Meet Jade Crow, a sorceress on the run. After twenty-five years of hiding from her ex-lover and fellow sorcerer Samir who wants to eat her heart (gross, yes, but that happens to be the only way to kill a sorcerer and steal their powers) she has ended up settling in Wylde, Idaho, home to a thriving paranormal community that includes shapeshifters, witches, and leprechauns. A lifelong gamer and nerd, Jade is content enough to lie low and live a quiet life among friends, running her comic book and game store.
Justice Calling is the first novella of the collection, introducing us our main characters and setting. It was just another day at Pwned Comics and Games when a tall and handsome stranger breezes through the door and accuses Jade of murder. Alek is a Justice, an enforcer for the Shifter community, and he has arrived in Wylde after receiving a vision that someone or something may be harming the lives of those he has sworn to protect, and he believes Jade is to blame.
This first story also sets the tone for the rest of the series: lots of gaming and pop culture references, unashamedly geared towards the gamer and geek demographics. That said, any general fan of urban fantasy can definitely enjoy these books as well. As the opening novella and also the shortest of the bunch, Justice Calling is unfortunately rather light on character development and world-building (imagine a full-length novel by Patricia Briggs or Ilona Andrews compressed into a little more than 100 pages, and that’s how I would describe this), but it does solidly establish more to come. This is when reading the omnibus comes in handy; with the next book conveniently waiting on the next page, there was no excuse not to satisfy my curiosity and hankering for more.
MURDER OF CROWS
This second story starts with Jade’s estranged father showing up at her doorstep, imploring her for help. Our protagonist has never forgiven her family for kicking her out of Three Feathers crow shifter ranch where she grew up, but she ultimately agrees to help after learning someone was out there brutally killing innocent people. As always, Jade suspects Samir, her evil sorcerer ex who could be murdering members of the Crow clan to get to her.

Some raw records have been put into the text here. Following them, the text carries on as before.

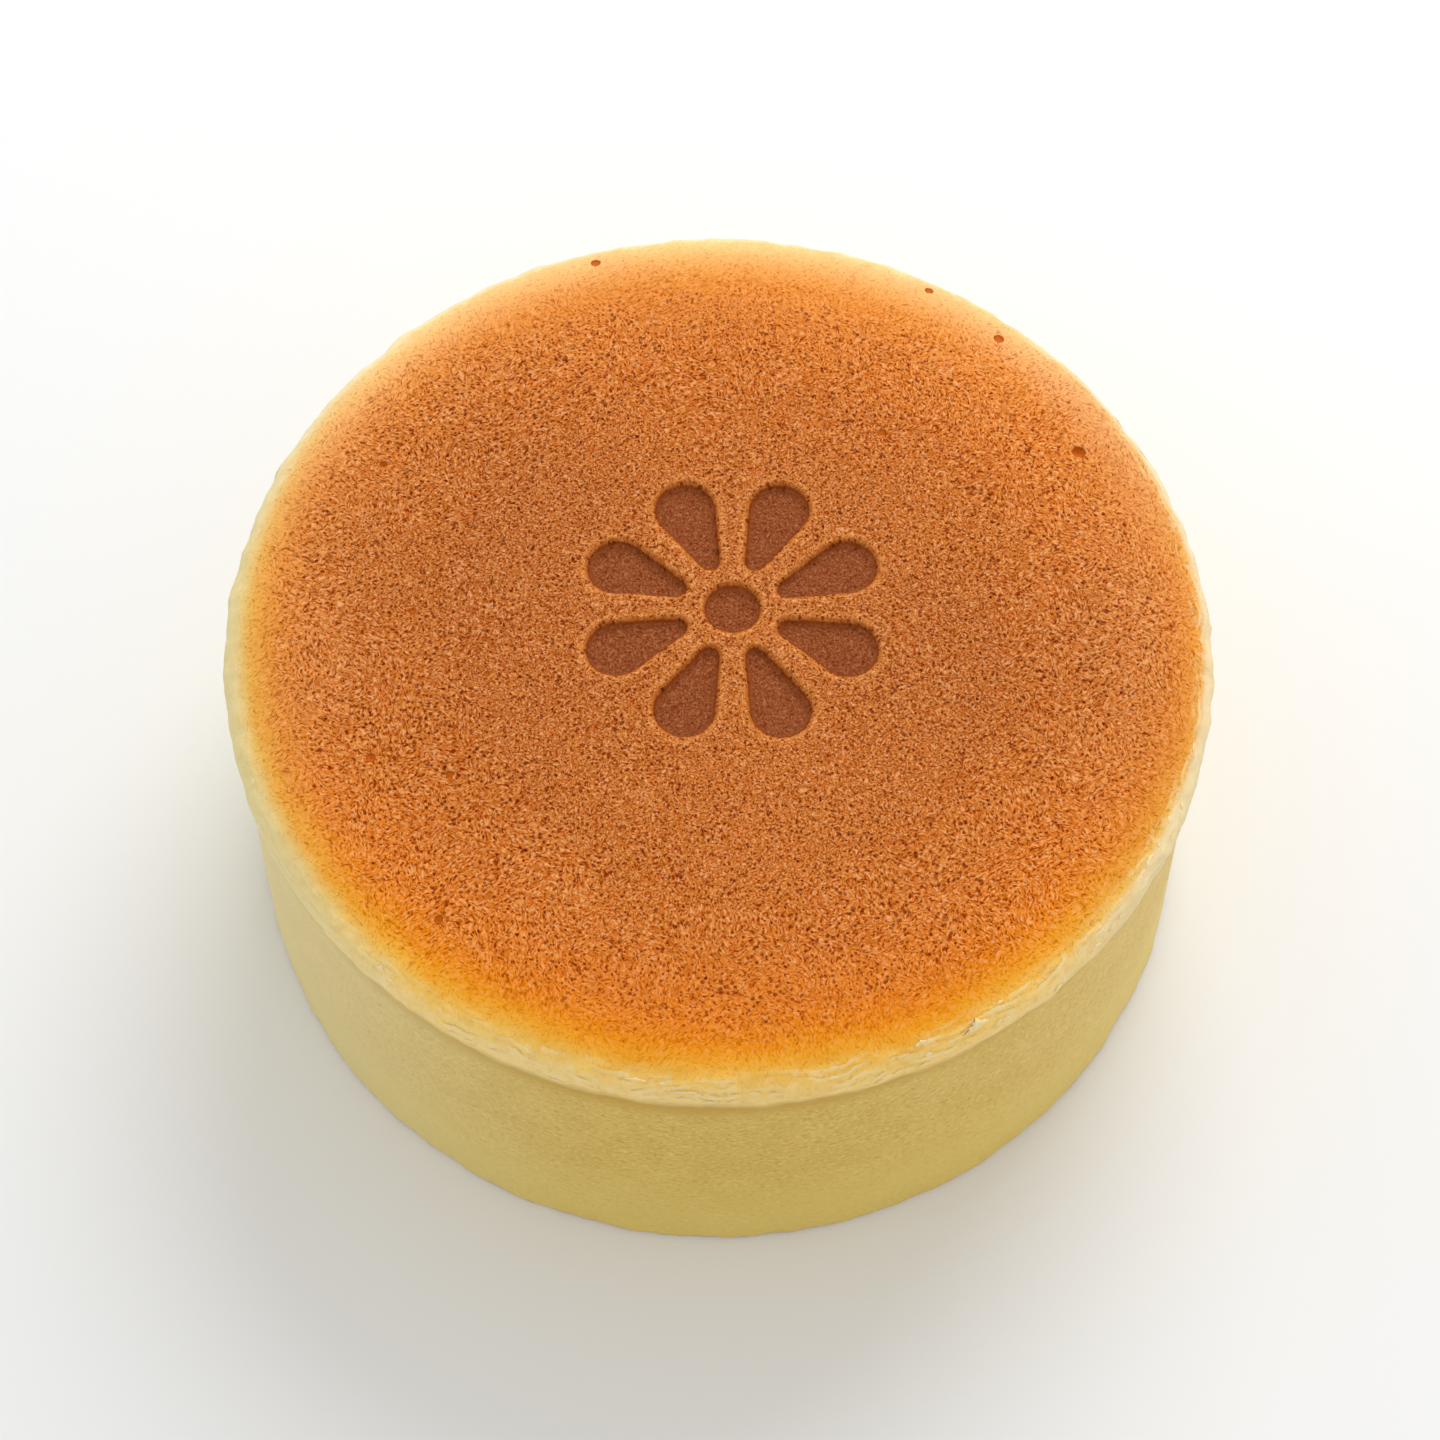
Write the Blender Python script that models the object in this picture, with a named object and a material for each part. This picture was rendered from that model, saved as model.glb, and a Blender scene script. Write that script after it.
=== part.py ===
"""A whole round baked cheesecake of the tall, airy kind, as it comes out of a 15 cm tin.

It is one solid: a crumb wall, a rim that rose over the tin's edge and leans out over the
wall, a low browned crown, a flower pressed into the crown with a hot iron, and a few burst
bubbles in the crust. Metres, +Z up, with the origin at the centre of the underside.
"""
import math
import random

import bmesh
import bpy
from mathutils import Vector, noise

# Driving sizes
TIN_RADIUS = 0.0750
CAKE_HEIGHT = 0.0632

# Profile, worked out from the two sizes above
FOOT_RADIUS = TIN_RADIUS + 0.0001
FOOT_ROUNDING = 0.0009
NECK_RADIUS = TIN_RADIUS - 0.0004
NECK_HEIGHT = CAKE_HEIGHT - 0.0122
WALL_BELLY = 0.0002
RIM_RADIUS = TIN_RADIUS + 0.0013
RIM_HEIGHT = CAKE_HEIGHT - 0.0066
LIP_DEPTH = 0.0044
SHOULDER_WIDTH = 0.0112
SHOULDER_HEIGHT = CAKE_HEIGHT - 0.0015
CROWN_RADIUS = RIM_RADIUS - SHOULDER_WIDTH
CROWN_DROP = CAKE_HEIGHT - SHOULDER_HEIGHT

# Number of facets round the cake and along each stretch of the profile
SIDES = 168
CROWN_STEPS = 9
SHOULDER_STEPS = 7
LIP_STEPS = 4
WALL_STEPS = 6
FOOT_STEPS = 2

# Unevenness of a real cake: height of each kind of relief, and how far apart its bumps are
CROWN_RELIEF, CROWN_BUMP = 0.00028, 0.019
RIM_RELIEF, RIM_BUMP = 0.00036, 0.0046
WALL_RELIEF, WALL_BUMP = 0.00014, 0.016
FOOT_RELIEF, FOOT_BUMP = 0.00022, 0.0075
OVAL_OF_RIM = 0.0003

# The pressed flower
MARK_CENTRE = Vector((0.0022, 0.0036))
MARK_DEPTH = 0.0015
MARK_DRAFT = 0.0005
PETALS = 8
PETAL_INNER_DISTANCE = 0.0092
PETAL_INNER_RADIUS = 0.0015
PETAL_OUTER_DISTANCE = 0.0192
PETAL_OUTER_RADIUS = 0.0046
HEART_RADIUS = 0.0042
ARC_STEPS = 9
CUTTER_TOP = CAKE_HEIGHT + 0.002

# Burst bubbles: distance from the centre, angle in degrees, width
SEEN_BUBBLES = (
    (0.0710, 50.5, 0.0016),
    (0.0659, 30.0, 0.0020),
    (0.0731, 62.1, 0.0013),
    (0.0722, 105.9, 0.0015),
    (0.0472, 176.0, 0.0012),
    (0.0571, -157.2, 0.0014),
    (0.0479, -148.0, 0.0012),
    (0.0644, -130.1, 0.0013),
    (0.0603, 150.2, 0.0012),
)
STRAY_BUBBLES = 4
STRAY_SEED = 7
BUBBLE_DEPTH_SHARE = 0.36


def clear_scene():
    for obj in list(bpy.data.objects):
        bpy.data.objects.remove(obj)


def arc(centre, half_width, half_height, start, end, steps):
    """Points of an elliptical arc between two angles in degrees, both ends included."""
    points = []
    for i in range(steps + 1):
        angle = math.radians(start + (end - start) * i / steps)
        points.append((centre[0] + half_width * math.cos(angle), centre[1] + half_height * math.sin(angle)))
    return points


def crown_height(distance):
    """Height of the smooth crown at a distance from the axis."""
    return CAKE_HEIGHT - CROWN_DROP * min(1.0, distance / CROWN_RADIUS) ** 2.4


def cake_profile():
    """(radius, height) from just off the top's centre, down the outside, to the underside's edge."""
    crown = []
    for i in range(1, CROWN_STEPS):
        radius = CROWN_RADIUS * i / CROWN_STEPS
        crown.append((radius, crown_height(radius)))
    shoulder = arc(
        (CROWN_RADIUS, RIM_HEIGHT), SHOULDER_WIDTH, SHOULDER_HEIGHT - RIM_HEIGHT, 90, 0, SHOULDER_STEPS
    )
    lip_inset = RIM_RADIUS - NECK_RADIUS
    lip = arc((NECK_RADIUS, RIM_HEIGHT), lip_inset, LIP_DEPTH, 0, -78, LIP_STEPS)[1:]
    wall = []
    for i in range(WALL_STEPS + 1):
        share = i / WALL_STEPS
        height = NECK_HEIGHT + (FOOT_ROUNDING - NECK_HEIGHT) * share
        radius = NECK_RADIUS + (FOOT_RADIUS - NECK_RADIUS) * share
        wall.append((radius + WALL_BELLY * math.sin(math.pi * share), height))
    foot_centre = (FOOT_RADIUS - FOOT_ROUNDING, FOOT_ROUNDING)
    foot = arc(foot_centre, FOOT_ROUNDING, FOOT_ROUNDING, 0, -90, FOOT_STEPS)[1:]
    return crown + shoulder + lip + wall + foot


def bump(point, spacing, seed):
    """Smooth bumps between -1 and 1, about one for each spacing."""
    return noise.noise(Vector(point) / spacing + Vector((seed, seed * 0.37, -seed)))


def fade(value, start, end):
    """0 at start, 1 at end, and smooth between them."""
    share = min(1.0, max(0.0, (value - start) / (end - start)))
    return share * share * (3 - 2 * share)


def unevenness(point):
    """How far a point of the smooth cake moves: outwards, and up."""
    distance = math.hypot(point.x, point.y)
    on_wall = 1 - fade(point.z, NECK_HEIGHT - 0.002, NECK_HEIGHT + 0.001)
    at_foot = 1 - fade(point.z, 0.001, 0.006)
    on_crown = fade(point.z, RIM_HEIGHT + 0.002, SHOULDER_HEIGHT - 0.0005)
    at_rim = (1 - on_wall) * (1 - on_crown)
    turn = math.atan2(point.y, point.x)
    outwards = -OVAL_OF_RIM * math.sin(2 * turn + 0.1) * (1 - on_wall)
    outwards += at_rim * RIM_RELIEF * bump(point, RIM_BUMP, 3.1)
    outwards += on_wall * WALL_RELIEF * bump(point, WALL_BUMP, 5.3)
    outwards += at_foot * FOOT_RELIEF * bump(point, FOOT_BUMP, 8.9)
    up = on_crown * CROWN_RELIEF * bump(point, CROWN_BUMP, 1.7) * 2
    up += at_rim * RIM_RELIEF * bump(point, RIM_BUMP, 6.1)
    if distance < CROWN_RADIUS / 2:
        outwards = 0.0
    return outwards, up


def move_unevenly(vertices):
    for vertex in vertices:
        if vertex.co.z < 1e-6:
            continue
        outwards, up = unevenness(vertex.co)
        direction = Vector((vertex.co.x, vertex.co.y, 0))
        if direction.length > 1e-6:
            vertex.co += direction.normalized() * outwards
        vertex.co.z += up


def spin_profile(mesh, profile):
    """Turns the profile round the axis, with a fan at the top's centre and one flat face below."""
    rings = []
    for radius, height in profile:
        ring = []
        for i in range(SIDES):
            turn = 2 * math.pi * i / SIDES
            ring.append(mesh.verts.new((radius * math.cos(turn), radius * math.sin(turn), height)))
        rings.append(ring)
    top = mesh.verts.new((0, 0, CAKE_HEIGHT))
    for i in range(SIDES):
        after = (i + 1) % SIDES
        mesh.faces.new((top, rings[0][i], rings[0][after]))
        for upper, lower in zip(rings, rings[1:]):
            mesh.faces.new((upper[i], lower[i], lower[after], upper[after]))
    mesh.faces.new(list(reversed(rings[-1])))


def object_from(name, mesh, material=None):
    data = bpy.data.meshes.new(name)
    mesh.to_mesh(data)
    mesh.free()
    obj = bpy.data.objects.new(name, data)
    bpy.context.scene.collection.objects.link(obj)
    if material:
        data.materials.append(material)
    return obj


def petal_outline(turn, grow):
    """A drop between two circles, the small one near the flower's heart, grown by a margin."""
    spread = math.asin((PETAL_OUTER_RADIUS - PETAL_INNER_RADIUS) / (PETAL_OUTER_DISTANCE - PETAL_INNER_DISTANCE))
    side = math.degrees(math.pi / 2 + spread)
    outer = arc((PETAL_OUTER_DISTANCE, 0), PETAL_OUTER_RADIUS + grow, PETAL_OUTER_RADIUS + grow, -side, side, ARC_STEPS)
    inner = arc(
        (PETAL_INNER_DISTANCE, 0), PETAL_INNER_RADIUS + grow, PETAL_INNER_RADIUS + grow, side, 360 - side, ARC_STEPS // 2
    )
    points = []
    for x, y in outer + inner:
        points.append(
            Vector((x * math.cos(turn) - y * math.sin(turn), x * math.sin(turn) + y * math.cos(turn))) + MARK_CENTRE
        )
    return points


def heart_outline(grow):
    ring = arc((0, 0), HEART_RADIUS + grow, HEART_RADIUS + grow, 0, 360, 2 * ARC_STEPS)[:-1]
    return [Vector(point) + MARK_CENTRE for point in ring]


def add_stamp(mesh, floor_outline, top_outline):
    """One closed block of the iron: its floor follows the crown at the mark's depth."""
    floor = []
    for point in floor_outline:
        floor.append(mesh.verts.new((point.x, point.y, crown_height(point.length) - MARK_DEPTH)))
    top = [mesh.verts.new((point.x, point.y, CUTTER_TOP)) for point in top_outline]
    count = len(floor)
    middle = sum(floor_outline, Vector((0, 0))) / count
    floor_middle = mesh.verts.new((middle.x, middle.y, crown_height(middle.length) - MARK_DEPTH))
    for i in range(count):
        after = (i + 1) % count
        mesh.faces.new((floor_middle, floor[after], floor[i]))
        mesh.faces.new((floor[i], floor[after], top[after], top[i]))
    mesh.faces.new(top)


def make_iron():
    """The cutter that presses the flower: eight petals round a heart, with sloping sides."""
    slope = MARK_DRAFT * (CUTTER_TOP - CAKE_HEIGHT + MARK_DEPTH) / MARK_DEPTH
    mesh = bmesh.new()
    for i in range(PETALS):
        turn = 2 * math.pi * (i + 0.5) / PETALS
        add_stamp(mesh, petal_outline(turn, 0), petal_outline(turn, slope))
    add_stamp(mesh, heart_outline(0), heart_outline(slope))
    return object_from("flower_iron", mesh)


def bubble_places():
    """The bubbles that show, and stray ones scattered over the outer crust."""
    draw = random.Random(STRAY_SEED)
    places = list(SEEN_BUBBLES)
    for _ in range(STRAY_BUBBLES):
        places.append((draw.uniform(0.034, 0.066), draw.uniform(0, 360), draw.uniform(0.0009, 0.0014)))
    return places


def surface_height(distance):
    """Height of the smooth top at a distance from the axis, over the crown and the shoulder."""
    if distance <= CROWN_RADIUS:
        return crown_height(distance)
    across = (distance - CROWN_RADIUS) / SHOULDER_WIDTH
    return RIM_HEIGHT + (SHOULDER_HEIGHT - RIM_HEIGHT) * math.sqrt(max(0.0, 1 - across * across))


def make_bubbles():
    """The cutter that opens the burst bubbles, each a low round dent."""
    mesh = bmesh.new()
    for distance, degrees, width in bubble_places():
        turn = math.radians(degrees)
        on_crust = Vector((distance * math.cos(turn), distance * math.sin(turn), surface_height(distance)))
        made = bmesh.ops.create_icosphere(mesh, subdivisions=1, radius=width / 2)
        for vertex in made["verts"]:
            vertex.co.z *= 2 * BUBBLE_DEPTH_SHARE
            vertex.co += on_crust
            vertex.co.z += unevenness(on_crust)[1]
    return object_from("bubble_cutter", mesh)


def baked_material():
    material = bpy.data.materials.new("baked_crust")
    material.use_nodes = True
    shader = material.node_tree.nodes["Principled BSDF"]
    shader.inputs["Base Color"].default_value = (0.62, 0.22, 0.055, 1)
    shader.inputs["Roughness"].default_value = 0.62
    shader.inputs["Metallic"].default_value = 0.0
    return material


def cut(obj, cutter):
    cutter.hide_render = True
    cutter.display_type = "WIRE"
    modifier = obj.modifiers.new("cut_" + cutter.name, "BOOLEAN")
    modifier.operation = "DIFFERENCE"
    modifier.solver = "EXACT"
    modifier.object = cutter


def make_cake():
    mesh = bmesh.new()
    spin_profile(mesh, cake_profile())
    move_unevenly(mesh.verts)
    cake = object_from("cheesecake", mesh, baked_material())
    cake.data.shade_smooth()
    cake.data.set_sharp_from_angle(angle=math.radians(40))
    return cake


def main():
    clear_scene()
    cake = make_cake()
    cut(cake, make_iron())
    cut(cake, make_bubbles())


main()
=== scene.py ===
"""A whole round baked cheesecake: browned pitted crust, pale torn ledge and dense crumb wall."""
import math
import random

import bpy
import numpy as np
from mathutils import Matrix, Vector, kdtree, noise
from mathutils.bvhtree import BVHTree


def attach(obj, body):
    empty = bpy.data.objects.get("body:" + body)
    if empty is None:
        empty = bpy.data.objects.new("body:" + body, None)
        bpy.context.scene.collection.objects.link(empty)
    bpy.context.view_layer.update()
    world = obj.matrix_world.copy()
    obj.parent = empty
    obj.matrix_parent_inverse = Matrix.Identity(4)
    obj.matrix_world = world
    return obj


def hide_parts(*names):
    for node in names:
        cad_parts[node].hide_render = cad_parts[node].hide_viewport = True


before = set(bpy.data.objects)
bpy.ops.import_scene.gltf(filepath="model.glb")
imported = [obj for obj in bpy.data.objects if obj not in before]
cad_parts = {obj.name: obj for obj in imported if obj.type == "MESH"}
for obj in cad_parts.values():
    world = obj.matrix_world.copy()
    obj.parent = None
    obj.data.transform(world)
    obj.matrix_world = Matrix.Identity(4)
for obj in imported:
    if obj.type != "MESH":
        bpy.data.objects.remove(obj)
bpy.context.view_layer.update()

# The cake's sizes in metres, as the solid has them
TIN_RADIUS = 0.0750
CAKE_HEIGHT = 0.0632
FOOT_RADIUS = TIN_RADIUS + 0.0001
FOOT_ROUNDING = 0.0009
NECK_RADIUS = TIN_RADIUS - 0.0004
NECK_HEIGHT = CAKE_HEIGHT - 0.0122
WALL_BELLY = 0.0002
RIM_RADIUS = TIN_RADIUS + 0.0013
RIM_HEIGHT = CAKE_HEIGHT - 0.0066
LIP_DEPTH = 0.0044
SHOULDER_WIDTH = 0.0112
SHOULDER_HEIGHT = CAKE_HEIGHT - 0.0015
CROWN_RADIUS = RIM_RADIUS - SHOULDER_WIDTH
CROWN_DROP = CAKE_HEIGHT - SHOULDER_HEIGHT

# Unevenness that the solid has too
CROWN_RELIEF, CROWN_BUMP = 0.00028, 0.019
RIM_RELIEF, RIM_BUMP = 0.00036, 0.0046
WALL_RELIEF, WALL_BUMP = 0.00014, 0.016
FOOT_RELIEF, FOOT_BUMP = 0.00022, 0.0075
OVAL_OF_RIM = 0.0003

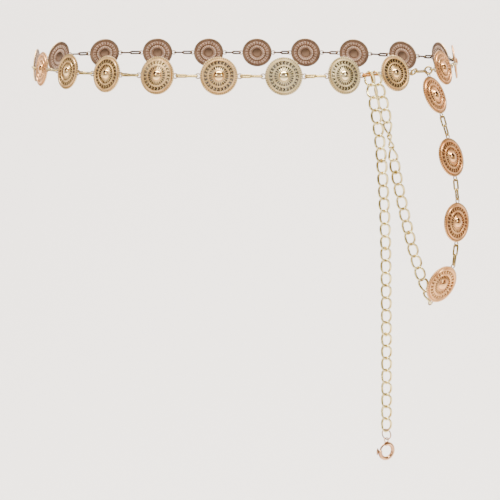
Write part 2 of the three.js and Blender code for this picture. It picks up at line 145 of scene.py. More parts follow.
# Clasp
JUMP_RING = {"length": 8.4, "width": 8.4, "wire": 0.9}
JUMP_AZIMUTH = 50
CLASP_RING = 5.5
CLASP_TUBE = 1.45
CLASP_BORE = 1.02
CLASP_EYE_HEIGHT = 8.35
BODY_START = 165
BODY_END = 460
SLOT_END = 256
SLOT_HALF_WIDTH = 0.6
CLOSED_HALF_GAP = 0.01
BODY_STEPS = 60
COLLAR_OFFSET = 5
COLLAR = [(-5, 0.05), (-4, 0.15), (3, 0.15), (4, 0.02)]
BOLT_RADIUS = 0.7
BOLT_START = 92
BOLT_END = 215
BOLT_STEPS = 40
BOLT_SIDES = 14
TRIGGER_ANGLE = 174
TRIGGER_SPAN = 38
TRIGGER_STEPS = 12
TRIGGER_SIDES = 12
TRIGGER_DISTANCE = 7.95
TRIGGER_LIFT = 0.3
TRIGGER_HALF_DEPTH = 0.5
TRIGGER_HALF_WIDTH = 1.0
STEM_DISTANCES = (5.6, 7.7)
STEM_HALF_LENGTH = 0.45
STEM_HALF_DEPTH = 0.35
EYE_SEGMENTS = 28
EYE_SIDES = 10

# Depth of the metal's faint dents, as a share
DENT_STRENGTH = 0.02


# Finishes; tones and darks that stand in for light are marked as painted light and painted shade

def noise_node(tree, scale, detail=3.0):
    place = tree.nodes.new("ShaderNodeTexCoord")
    noise = tree.nodes.new("ShaderNodeTexNoise")
    noise.inputs["Scale"].default_value = scale
    noise.inputs["Detail"].default_value = detail
    tree.links.new(place.outputs["Object"], noise.inputs["Vector"])
    return noise


def ramp_node(tree, factor, stops):
    ramp = tree.nodes.new("ShaderNodeValToRGB")
    elements = ramp.color_ramp.elements
    while len(elements) < len(stops):
        elements.new(0.5)
    for element, (position, colour) in zip(elements, stops):
        element.position = position
        element.color = (*colour, 1)
    tree.links.new(factor, ramp.inputs["Fac"])
    return ramp


def metal(name, bright, dull, roughness, spread=0.12):
    """Plated metal whose colour and gloss drift a little over the surface."""
    material = bpy.data.materials.new(name)
    material.use_nodes = True
    tree = material.node_tree
    shader = tree.nodes["Principled BSDF"]
    shader.inputs["Metallic"].default_value = 1.0
    cloud = noise_node(tree, 120)
    colour = ramp_node(tree, cloud.outputs["Fac"], [(0.35, dull), (0.62, bright)])
    tree.links.new(colour.outputs["Color"], shader.inputs["Base Color"])
    wear = noise_node(tree, 900, 5.0)
    gloss = tree.nodes.new("ShaderNodeMapRange")
    gloss.inputs["From Min"].default_value = 0.3
    gloss.inputs["From Max"].default_value = 0.7
    gloss.inputs["To Min"].default_value = roughness
    gloss.inputs["To Max"].default_value = roughness + spread
    tree.links.new(wear.outputs["Fac"], gloss.inputs["Value"])
    tree.links.new(gloss.outputs["Result"], shader.inputs["Roughness"])
    dents = tree.nodes.new("ShaderNodeBump")
    dents.inputs["Strength"].default_value = DENT_STRENGTH
    dents.inputs["Distance"].default_value = 0.2 * MM
    tree.links.new(wear.outputs["Fac"], dents.inputs["Height"])
    tree.links.new(dents.outputs["Normal"], shader.inputs["Normal"])
    return material


# Champagne, warm and rose are one gold: the champagne copy is painted light, the rose copy painted shade,
# matched medallion by medallion
CHAMPAGNE = metal("champagne_gold", (0.86, 0.70, 0.40), (0.74, 0.57, 0.29), 0.28)
WARM = metal("warm_gold", (0.86, 0.59, 0.28), (0.74, 0.47, 0.20), 0.28)
ROSE = metal("rose_gold", (0.84, 0.47, 0.21), (0.72, 0.36, 0.14), 0.28)
SHINE = metal("polished_champagne_painted_light", (0.92, 0.76, 0.46), (0.86, 0.68, 0.38), 0.10, spread=0.05)
WARM_SHINE = metal("polished_gold", (0.90, 0.64, 0.32), (0.84, 0.54, 0.25), 0.10, spread=0.05)
ROSE_SHINE = metal("polished_rose_painted_shade", (0.86, 0.48, 0.22), (0.76, 0.38, 0.15), 0.10, spread=0.05)
PALE = metal("pale_gold", (0.82, 0.68, 0.33), (0.52, 0.41, 0.17), 0.12)
# Copper: a darker, redder copy of the gold for the closing connector, painted shade
COPPER_SHADE = metal("copper_painted_shade", (0.62, 0.29, 0.08), (0.45, 0.19, 0.05), 0.16)
CLASP_GOLD = metal("clasp_gold", (0.72, 0.42, 0.23), (0.52, 0.28, 0.15), 0.12)
CLASP_WIRE = metal("clasp_wire", (0.42, 0.24, 0.13), (0.28, 0.15, 0.08), 0.14)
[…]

If book one was about laying down the groundwork and hooking readers in, then Murder of Crows is where things start to get a little deeper. Bellet fleshes out her world-building, exploring the various shapeshifting communities in her series and also incorporating Native American history, culture, and lore into her story. But it is character development that gets a huge boost. We learn a lot more about Jade and where she came from, and by the end of the book she is changed by the many difficult decisions she had to make. There’s also a strong vibe of mysticism in this one as Jade comes to terms with being a sorceress and what it’ll take to control her magic. The only thing I wasn’t crazy about was her romance with Alek; I mean, come on, it ends before it even begins!
PACK OF LIES
The next story begins as Alek suddenly comes back into Jade’s life, showing up at her door asking her for help (yes, there’s a clear pattern emerging here with regards to the way these books begin). The Wylde community is again threatened as news comes that wolves are killing other wolves, but things take an even worse turn when an innocent family is found slaughtered, seemingly caught in the middle of a shifter conflict. Even though Alek broke her heart, for the sake of her town Jade decides to lend him a hand in his investigation.
I didn’t get a chance to feel invested in Jade and Alek’s relationship in the previous two books, so quite a few of their interactions felt empty. These plots are also starting to become very predictable, especially when read back-to-back; someone always comes to Jade for help with a gruesome terrible crime, and as always, Jade thinks it must be Samir, the big bad who has been a constant threat in the back of her mind and yet he is still nowhere to be seen. To be fair, this is a rather common feeling for me when it comes to novellas, with there being so few pages to really develop a deeper story. Still, these books are meant to be short and sweet, and when all is said and done, Pack of Lies was another fast, entertaining read. Jade also reveals herself to be a sorceress at the end of this book which causes no small amount of tensions in her small town (even the other paranormals are kind of creeped out by sorcerers, with them being known to eat hearts and everything) which adds another interesting source of conflict to the series.
Yep, this one also starts with someone showing up at Jade’s door for help, and again we are led to believe that these dastardly acts (in this case, the grisly mass killings of unicorns) might be attributed to Samir. But this time, we actually get the sense that a greater story is emerging. Finally! A mysterious sorceress also turns up in Wylde, claiming to be running away from Samir and needs protection, and Jade is torn between wanting to help and not wanting to put her friends at risk.
I’ll be honest, this being the fourth installment, I thought we would have a lot more answers by now. But this is also a story with some great developments and nice twists. Hunting Season was perhaps the best of the novellas, and a great story to end this first collection.
Closing thoughts: So far, I’m really enjoying The Twenty-Sided Sorceress and I would highly recommend the omnibus format of Level Grind for an easy, convenient way to enjoy the first four novellas one after another. While it’s true that UF fans may find it a little derivative and too similar to many of the popular paranormal series out there, I think it aims for being light and fun rather than groundbreaking. And it worked! The stories’ short lengths also definitely had some impact on the depth of world-building, character, and story development, but the good news is, these areas continue to expand with each installment. It’s probably not a stretch to say if you love Mercy Thompson or Kate Daniels, you will do get a kick out of this series as well. Geeks and gamers will especially have a blast! I look forward to seeing what’s next.